7. Recommendations and Prospects
Ongoing challenges and recommendations for future research include:
- Building larger, in-language annotated corpora and lexicons, particularly for low-resource and morphologically rich languages (Muhammad et al., 2023).
- Exploring task- and language-adaptive pretraining (LAPT/TAPT), prompt-based multi-tasking, and adapter-based transfer (Fan et al., 2022, Šmíd et al., 13 Aug 2025).
- Developing better cross-lingual transfer protocols (meta-learning, adaptive source selection) and semi-supervised learning for annotation-scarce scenarios (Šmíd et al., 13 Aug 2025).
- Advancing aspect-based sentiment tasks (beyond E2E-ABSA) and integrating fine-grained emotion and sarcasm detection (Muhammad et al., 2023, Šmíd et al., 13 Aug 2025).

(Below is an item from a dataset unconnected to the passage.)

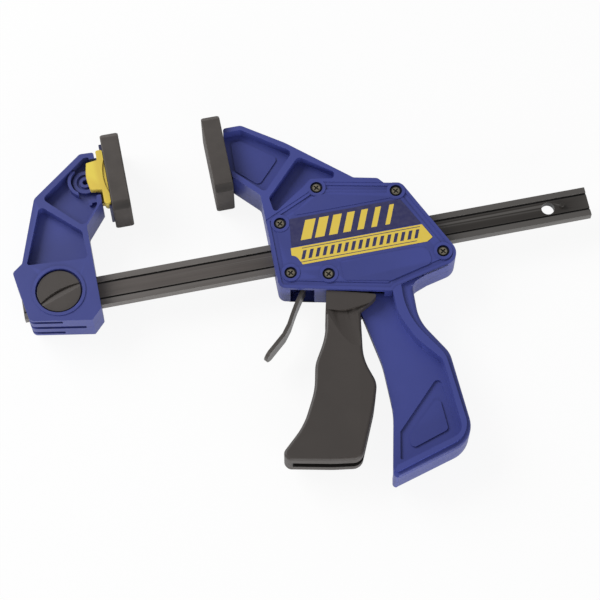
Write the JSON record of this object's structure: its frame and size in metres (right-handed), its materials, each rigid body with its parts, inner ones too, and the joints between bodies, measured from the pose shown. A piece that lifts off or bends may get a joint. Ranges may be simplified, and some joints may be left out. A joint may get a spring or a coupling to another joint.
{
  "type": "quick release bar clamp",
  "caption": "One-handed bar clamp: a fixed jaw with a swivelling pad on an I-section steel bar, and a sliding jaw with pistol grip, trigger and release lever.",
  "frame": {"origin": "middle of the base of the bounding box; the clamp lies on its side with the edges of its pads on z = 0", "axes": "+X along the bar towards its free end, +Y towards the tips of the jaws, +Z away from the surface that the clamp lies on"},
  "size_m": [0.3722, 0.2647, 0.036],
  "materials": {
    "blue_plastic": "satin moulded",
    "bar_steel": "black oxide, drawn lines",
    "pin_steel": "ground",
    "pad_rubber": "matt",
    "trigger_plastic": "fine grained",
    "yellow_plastic": "satin moulded",
    "screw_steel": "black zinc",
    "lever_steel": "phosphated strip",
    "spring_steel": "drawn wire",
    "label_navy": "printed film",
    "label_yellow": "printed film"
  },
  "bodies": {
    "frame": {"bar": "bar_steel", "stop_pin": "pin_steel", "fixed_jaw": "blue_plastic", "swivel_pin": "pin_steel"},
    "knob": {"jaw_knob": "trigger_plastic"},
    "lock": {"lock_pin": "pin_steel", "lock_spring": "spring_steel"},
    "pad_carrier": {"swivel_carrier": "yellow_plastic", "fixed_pad_plate": "blue_plastic", "fixed_pad": "pad_rubber"},
    "sliding_jaw": {"main_body": "blue_plastic", "cover": "blue_plastic", "cover_screws": "screw_steel", "label_plate": "label_navy", "label_band": "label_yellow", "moving_pad": "pad_rubber", "trigger_pin": "pin_steel", "release_spring": "spring_steel"},
    "trigger": {"trigger": "trigger_plastic"},
    "drive": {"drive_plate_front": "lever_steel", "drive_plate_rear": "lever_steel", "drive_spring": "spring_steel"},
    "release": {"release_lever": "lever_steel"}
  },
  "joints": [
    {"name": "jaw_slide", "type": "slide", "parent": "frame", "child": "sliding_jaw", "axis": [1, 0, 0], "range_m": [-0.0523, 0.095]},
    {"name": "trigger_squeeze", "type": "hinge", "parent": "sliding_jaw", "child": "trigger", "pos_m": [0.046, 0.056, 0.018], "axis": [0, 0, 1], "range_deg": [0, 7], "stiffness_Nm_per_rad": 4, "springref_deg": -1.72},
    {"name": "drive_stroke", "type": "slide", "parent": "sliding_jaw", "child": "drive", "axis": [1, 0, 0], "range_m": [0, 0.0036], "deforming": ["drive_spring"]},
    {"name": "release_pull", "type": "hinge", "parent": "sliding_jaw", "child": "release", "pos_m": [-0.006, 0.046, 0.018], "axis": [0, 0, 1], "range_deg": [0, 6], "stiffness_Nm_per_rad": 1.5, "springref_deg": -2.86, "deforming": ["release_spring"]},
    {"name": "pad_swivel", "type": "hinge", "parent": "frame", "child": "pad_carrier", "pos_m": [-0.125, 0.1045, 0.018], "axis": [0, 0, 1], "range_deg": [-4, 4]},
    {"name": "knob_turn", "type": "hinge", "parent": "frame", "child": "knob", "pos_m": [-0.1595, 0.03, 0.018], "axis": [0, 0, 1], "range_deg": [0, 90]},
    {"name": "lock_lift", "type": "slide", "parent": "frame", "child": "lock", "axis": [0, 0, 1], "range_m": [0, 0.0021], "deforming": ["lock_spring"]}
  ],
  "couplings": [
    {"joint": "drive_stroke", "follows": "trigger_squeeze", "m_per_rad": 0.0293},
    {"joint": "lock_lift", "follows": "knob_turn", "m_per_rad": 0.001335}
  ]
}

- Addressing ethical concerns by quantifying and mitigating demographic and social biases inherent in sentiment analysis systems (Mohammad, 2020).
- Fostering participatory, community-driven curation and refinement of sentiment and affective resources for global linguistic coverage (Muhammad et al., 2023).
Sentiment analysis continues to develop as a spectrum of increasingly unified, fine-grained, multimodal, and cross-lingual machine learning formulations, supported by large-scale resources, shared tasks, and open-source benchmarks.